Seattle Opera: ‘The Marriage of Figaro’

By Wolfgang Amadeus Mozart, directed by Aidan Lang, with Gary Thor Wedow conducting, through Jan. 30, McCaw Hall, 321 Mercer St., Seattle; $25-$217 (206-389-7676 or seattleopera.org).

This “Figaro” is full of imaginative activity. An Act I ensemble scene takes place against a kitchen backdrop of maids who are chopping and peeling, and a later solo rumination by the Count unfolds while servants are scrubbing walls and floors. The clever set, designed by Robin Rawstorne, uses moving walls and floors to display consecutive rooms in cross-section, so the cast’s action is always clear. (The various spaces created by these moving walls, however, sometimes had the occasional odd acoustical repercussions.)

The opening-night show Saturday boasted the dashing, resonant Figaro of Chinese star Shenyang, opposite the commandingly nuanced Susanna of Nuccia Focile; suave firebrand Morgan Smith as the Count; and Bernarda Bobro as his delicate-voiced but exquisite Countess. Karin Mushegain was vocally and physically nimble as a particularly athletic Cherubino.

All five brought strong personalities to the stage. Smith was particularly successful as the Count, a wonderful blend of the seductive, the boorish, the bewildered and the repentant. Focile’s Susanna was both spontaneous and polished in every detail. All the cast looked great in Elizabeth Whiting’s imaginative clothes, which combined frock coats and denim with high-tops. Two of the cast members, however, appeared to have visited the hairdresser ofImelda Marcos between the acts, emerging with giant dark pompadours.

The smaller roles were all well taken by singing actors worthy of more major parts: Arthur Woodley as Dr. Bartolo, Margaret Gawrysiak as Marcellina, Charles Robert Austin as Antonio, Steven Cole as Don Basilio, Alasdair Elliott as Don Curzio, and Amanda Opuszynski as Barbarina.

The opening-night casting created one of the funniest “reveal” scenes any “Figaro” could boast. The discovery that Marcellina and Dr. Bartolo are actually Figaro’s long-lost parents is always greeted with dumbfounded disbelief onstage. In this cast, Marcellina is white, Bartolo is African-American, and Figaro is Chinese — so that revelation drew some extra-hilarious incredulity.

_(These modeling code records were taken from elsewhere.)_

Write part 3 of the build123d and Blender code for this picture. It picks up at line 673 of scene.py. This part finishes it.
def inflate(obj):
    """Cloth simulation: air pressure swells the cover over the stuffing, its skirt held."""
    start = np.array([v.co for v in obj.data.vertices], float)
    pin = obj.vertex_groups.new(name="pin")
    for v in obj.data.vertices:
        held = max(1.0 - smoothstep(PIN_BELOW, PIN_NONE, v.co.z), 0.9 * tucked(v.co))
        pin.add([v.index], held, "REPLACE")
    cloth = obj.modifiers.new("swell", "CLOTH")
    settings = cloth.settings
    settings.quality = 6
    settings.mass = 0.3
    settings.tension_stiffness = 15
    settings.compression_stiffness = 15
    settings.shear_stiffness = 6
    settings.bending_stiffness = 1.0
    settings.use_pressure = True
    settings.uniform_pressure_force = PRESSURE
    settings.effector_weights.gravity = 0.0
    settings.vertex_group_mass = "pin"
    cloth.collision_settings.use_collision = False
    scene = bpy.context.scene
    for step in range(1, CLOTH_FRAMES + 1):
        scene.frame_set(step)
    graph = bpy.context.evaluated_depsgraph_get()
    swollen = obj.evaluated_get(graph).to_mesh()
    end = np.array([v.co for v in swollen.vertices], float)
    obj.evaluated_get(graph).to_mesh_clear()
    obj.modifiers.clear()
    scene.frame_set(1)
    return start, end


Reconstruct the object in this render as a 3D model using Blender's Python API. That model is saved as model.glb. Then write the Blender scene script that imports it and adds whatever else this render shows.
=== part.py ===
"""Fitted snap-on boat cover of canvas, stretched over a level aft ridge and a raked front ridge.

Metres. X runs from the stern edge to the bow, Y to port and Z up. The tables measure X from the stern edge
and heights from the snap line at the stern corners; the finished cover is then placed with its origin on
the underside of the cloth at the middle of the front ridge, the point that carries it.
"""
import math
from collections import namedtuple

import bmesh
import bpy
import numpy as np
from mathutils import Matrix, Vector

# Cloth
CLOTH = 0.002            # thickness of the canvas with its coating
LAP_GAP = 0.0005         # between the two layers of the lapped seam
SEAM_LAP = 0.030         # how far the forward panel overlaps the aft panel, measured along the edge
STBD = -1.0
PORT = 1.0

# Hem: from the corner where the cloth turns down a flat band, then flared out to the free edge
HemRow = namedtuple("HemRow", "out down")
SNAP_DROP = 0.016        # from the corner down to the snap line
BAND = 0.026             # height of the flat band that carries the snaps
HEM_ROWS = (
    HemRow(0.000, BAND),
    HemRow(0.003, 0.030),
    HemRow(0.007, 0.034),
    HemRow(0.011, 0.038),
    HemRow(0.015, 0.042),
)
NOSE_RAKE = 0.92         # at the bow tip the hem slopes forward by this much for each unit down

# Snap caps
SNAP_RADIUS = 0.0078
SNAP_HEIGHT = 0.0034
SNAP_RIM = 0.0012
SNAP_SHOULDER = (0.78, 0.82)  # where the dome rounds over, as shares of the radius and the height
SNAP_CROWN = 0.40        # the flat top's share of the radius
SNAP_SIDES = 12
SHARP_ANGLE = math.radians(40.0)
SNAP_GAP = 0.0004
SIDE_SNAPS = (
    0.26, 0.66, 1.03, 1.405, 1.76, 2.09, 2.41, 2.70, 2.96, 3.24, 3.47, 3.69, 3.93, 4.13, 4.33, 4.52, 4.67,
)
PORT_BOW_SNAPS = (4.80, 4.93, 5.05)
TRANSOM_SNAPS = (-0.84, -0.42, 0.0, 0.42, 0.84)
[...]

On Sunday, the zesty second cast took a back seat to nobody, with a different ensemble full of great voices and vivid interactions. Laura Tatulescu’s feisty Susanna and John Moore’s complex Count were standouts, but keeping right up with them were Caitlin Lynch’s warm-voiced Countess, Aubrey Allicock’s mellifluous and funny Figaro, and Elizabeth Pojanowski’s ardent Cherubino.

Director Lang keeps both casts bubbling with nonstop action and he isn’t afraid to push the characters a bit: The Count expresses exasperation by kicking one of the servants, and Cherubino is almost exhaustingly amorous. The ensemble scenes are vividly effective, with none of the “stand there and sing” direction that so often afflicts Mozart opera.

Conductor Gary Thor Wedow, whose previous work at Seattle Opera has always been both energetic and stylish, returned to deliver a well-paced, brilliantly played show. Philip Kelsey’s fortepiano continuo — just the right instrument, too, a wonderful Anton Walter replica — cleverly knit together the recitatives, arias and orchestral tuttis into a seamless whole.

Jonathan Dean’s translated captions, wittily updated, added an extra punch to the dialogue. The chorus, whisked on and off the stage for brief vignettes, sang with spirit.